The Thunderbirds stay focused on the community by participating in community events such as the Read to Achieve Program as well as D-League Cares. In the past two seasons the Thunderbirds have worked over 3,000 hours in the community, staying dedicated to Albuquerque and New Mexico.

The NBA Development League is the NBA's official minor league, and the first-ever basketball league with direct affiliations to NBA teams. Now in its seventh season the D-League's goals are to provide affordable, NBA-caliber entertainment to fans of its 14 teams, as well as continue to develop players, coaches, referees and front-office personnel for the NBA. As the single source for in-season player "call-ups" to the NBA, fans of the D-League enjoy the highest caliber of basketball played outside the NBA. In fact, former D-League players represented 10 percent of NBA players on 2007-08 opening day rosters, numbering 44 in total. In addition, the D-League has produced 25 percent of current NBA referees and 16 current NBA coaches, including head coach Sam Vincent with the Charlotte Bobcats. The D-League is an innovative and rapidly growing sports property that also serves as an experimental testing ground for new initiatives of the NBA and its teams, provides continuing education and professional development resources for its players, and is committed to serving its local communities through D-LEAGUE CARES and grassroots efforts. 

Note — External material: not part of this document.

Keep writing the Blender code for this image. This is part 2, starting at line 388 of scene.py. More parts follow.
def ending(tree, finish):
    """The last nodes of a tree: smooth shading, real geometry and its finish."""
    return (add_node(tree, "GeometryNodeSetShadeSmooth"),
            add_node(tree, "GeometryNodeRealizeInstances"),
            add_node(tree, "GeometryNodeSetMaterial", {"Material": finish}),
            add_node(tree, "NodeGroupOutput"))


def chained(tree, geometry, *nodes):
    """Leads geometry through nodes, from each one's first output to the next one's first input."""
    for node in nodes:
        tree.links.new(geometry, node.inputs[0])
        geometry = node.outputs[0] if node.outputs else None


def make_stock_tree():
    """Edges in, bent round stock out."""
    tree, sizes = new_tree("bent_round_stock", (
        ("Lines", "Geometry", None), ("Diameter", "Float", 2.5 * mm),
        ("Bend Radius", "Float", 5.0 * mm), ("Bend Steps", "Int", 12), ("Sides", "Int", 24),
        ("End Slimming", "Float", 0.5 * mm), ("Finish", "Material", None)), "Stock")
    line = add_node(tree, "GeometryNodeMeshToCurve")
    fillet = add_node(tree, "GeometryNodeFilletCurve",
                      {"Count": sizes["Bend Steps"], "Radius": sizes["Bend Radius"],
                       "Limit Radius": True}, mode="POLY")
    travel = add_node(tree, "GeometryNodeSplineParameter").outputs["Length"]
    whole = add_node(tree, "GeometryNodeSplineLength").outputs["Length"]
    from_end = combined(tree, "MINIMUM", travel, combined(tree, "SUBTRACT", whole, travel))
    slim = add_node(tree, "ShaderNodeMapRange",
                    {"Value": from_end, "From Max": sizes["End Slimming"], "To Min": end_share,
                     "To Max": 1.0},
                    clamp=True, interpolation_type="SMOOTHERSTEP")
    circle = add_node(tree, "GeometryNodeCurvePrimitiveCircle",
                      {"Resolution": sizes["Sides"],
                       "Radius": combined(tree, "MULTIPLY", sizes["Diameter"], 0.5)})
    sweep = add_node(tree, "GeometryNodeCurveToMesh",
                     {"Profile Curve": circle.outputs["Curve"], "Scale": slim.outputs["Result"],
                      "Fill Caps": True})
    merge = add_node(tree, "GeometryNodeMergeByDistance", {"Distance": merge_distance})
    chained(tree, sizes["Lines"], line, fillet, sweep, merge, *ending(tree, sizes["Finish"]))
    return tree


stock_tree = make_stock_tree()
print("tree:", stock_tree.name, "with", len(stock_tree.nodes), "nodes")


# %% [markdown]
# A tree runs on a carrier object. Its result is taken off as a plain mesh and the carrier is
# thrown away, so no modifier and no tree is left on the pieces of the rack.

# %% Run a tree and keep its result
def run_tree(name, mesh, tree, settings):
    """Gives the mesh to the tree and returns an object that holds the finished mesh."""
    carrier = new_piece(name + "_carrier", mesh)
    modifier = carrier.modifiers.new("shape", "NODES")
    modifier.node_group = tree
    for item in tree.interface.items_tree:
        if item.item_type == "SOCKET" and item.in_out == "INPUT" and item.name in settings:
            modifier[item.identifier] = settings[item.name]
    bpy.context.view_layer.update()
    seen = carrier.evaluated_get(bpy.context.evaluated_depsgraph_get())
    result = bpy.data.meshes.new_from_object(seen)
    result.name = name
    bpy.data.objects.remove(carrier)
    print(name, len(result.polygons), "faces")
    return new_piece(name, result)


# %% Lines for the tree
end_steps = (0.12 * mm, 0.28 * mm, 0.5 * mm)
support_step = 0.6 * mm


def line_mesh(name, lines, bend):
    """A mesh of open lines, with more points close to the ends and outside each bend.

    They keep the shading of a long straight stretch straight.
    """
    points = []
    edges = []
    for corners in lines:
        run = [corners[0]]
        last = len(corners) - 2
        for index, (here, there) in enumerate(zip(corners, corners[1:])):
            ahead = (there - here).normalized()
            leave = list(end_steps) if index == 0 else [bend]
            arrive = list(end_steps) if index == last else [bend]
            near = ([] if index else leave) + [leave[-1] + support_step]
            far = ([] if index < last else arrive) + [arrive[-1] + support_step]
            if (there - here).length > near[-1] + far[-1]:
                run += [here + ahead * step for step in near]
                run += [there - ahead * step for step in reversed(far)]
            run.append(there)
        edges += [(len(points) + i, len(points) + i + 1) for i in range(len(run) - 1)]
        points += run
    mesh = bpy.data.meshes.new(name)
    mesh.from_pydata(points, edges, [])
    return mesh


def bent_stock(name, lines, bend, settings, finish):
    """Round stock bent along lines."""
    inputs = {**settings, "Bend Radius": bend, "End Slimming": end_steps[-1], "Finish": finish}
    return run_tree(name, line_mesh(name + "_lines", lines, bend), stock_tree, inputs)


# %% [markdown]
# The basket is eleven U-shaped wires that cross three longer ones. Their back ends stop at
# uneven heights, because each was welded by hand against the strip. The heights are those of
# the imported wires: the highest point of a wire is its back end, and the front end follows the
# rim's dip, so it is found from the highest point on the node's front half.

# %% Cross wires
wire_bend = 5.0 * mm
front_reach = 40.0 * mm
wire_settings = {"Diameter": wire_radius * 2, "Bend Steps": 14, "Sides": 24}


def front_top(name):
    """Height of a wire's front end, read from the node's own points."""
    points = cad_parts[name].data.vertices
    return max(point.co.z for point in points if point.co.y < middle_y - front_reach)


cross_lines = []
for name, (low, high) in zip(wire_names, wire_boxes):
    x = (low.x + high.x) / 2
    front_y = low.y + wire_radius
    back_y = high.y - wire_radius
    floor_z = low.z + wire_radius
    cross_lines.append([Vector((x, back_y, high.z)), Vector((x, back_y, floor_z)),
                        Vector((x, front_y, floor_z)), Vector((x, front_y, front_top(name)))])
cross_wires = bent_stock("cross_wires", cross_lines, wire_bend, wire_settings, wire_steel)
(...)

Individually, the Thunderbirds have had two player call-ups, two front office call-ups, two training staff call-ups and three call-ups from the Storm Chasers Dance and Cheer squad.


----------



## truebluefan (May 27, 2002)

*Andre Barrett Named D-League.Com Performer of the Week

*NEW YORK, Jan. 14, 2008 - Andre Barrett of the Bakersfield Jam today was named D-League.com Performer of the Week for games played during the week of Jan. 7. In two games, Barrett averaged 29.0 points and 11.0 assists, while shooting 22-of-34 (.647) from the field. The 5-10, 173-pound guard posted 31 points and 14 assists in a 115-125 loss to the Tulsa 66ers on Jan. 9. Barrett finished the week with a 27-point, eight-assist performance against the Sioux Falls Skyforce on Jan 11. He is averaging 18.9 points and 9.2 assists on the season. 
A Bronx, N.Y. native, Barrett went undrafted in 2004 after his senior year at Seton Hall University. Over the last three seasons, Barrett has had stints in the NBA with the Houston Rockets, Orlando Magic, Phoenix Suns and the Toronto Raptors. Most recently, Barrett signed with the Chicago Bulls on Oct. 2, 2007. He appeared in three preseason games and averaged 3.5 points and 1.0 assists before being waived on Oct. 22, 2007. Barrett appeared in five games for the Bulls during the 2006-07 season and averaged 1.3 points and 1.2 assists in 4.8 minutes per game. 
Following his senior season for the Pirates, Barrett was named to the All-Big East First Team and earned All-America honorable mention after averaging 17.3 points and 5.9 assists. Barrett finished his career ranked second in assists (662), third in three-point field goals made (244) and seventh in scoring (1,861) in Seton Hall history. 
Other top performers in the D-League last week included Austin's Keith Langford, who averaged 30.5 points, 6.5 rebounds and 5.0 assists; Sean Banks, who averaged 29.0 points and 5.0 rebounds for Los Angeles; Albuquerque's Alando Tucker, who averaged 36.0 points and 8.5 rebounds; and Nick Fazekas of Tulsa, who finished the week averaging 24.0 points and 10.3 rebounds. 
​


----------



## truebluefan (May 27, 2002)

*Lang, Fesenko Pace Flash Win to Open Showcase*

BOISE, Idaho, Jan. 14, 2008 - James Lang and Kyrylo Fesenko combined for 36 points and seven Utah players scored in double figures as the Flash defeated the Bakersfield Jam, 102-80, to open the 2008 NBA Development League Showcase Monday at Qwest Arena. 
Lang finished with 19 and Fesenko, who is on assignment from the Utah Jazz and had 17 points, teamed up to convert 15-of-20 field goal attempts. The Flash made 54-percent (42-77) from the floor while improving to 11-8. Utah limited Bakersfield, 3-20, to just 39-percent (28-71) from the field. 
"James Lang has been in and out of the NBA so he obviously has the skills set to be an NBA player and Fesenko is raw, but golly to be 7-1 and 285 pounds, he runs like a deer and the thing I really like about him is he has good hands and he goes and gets the ball," Flash head coach Brad Jones said. "The good thing about those guys, although they each had big games, is they're great passers as well,"
"That was a great team victory, hopefully we will continue to development that mentality," Jones said after watching his team record a season-best 32 assists. "It's a beautiful thing when we come out and play together, play team ball within the system."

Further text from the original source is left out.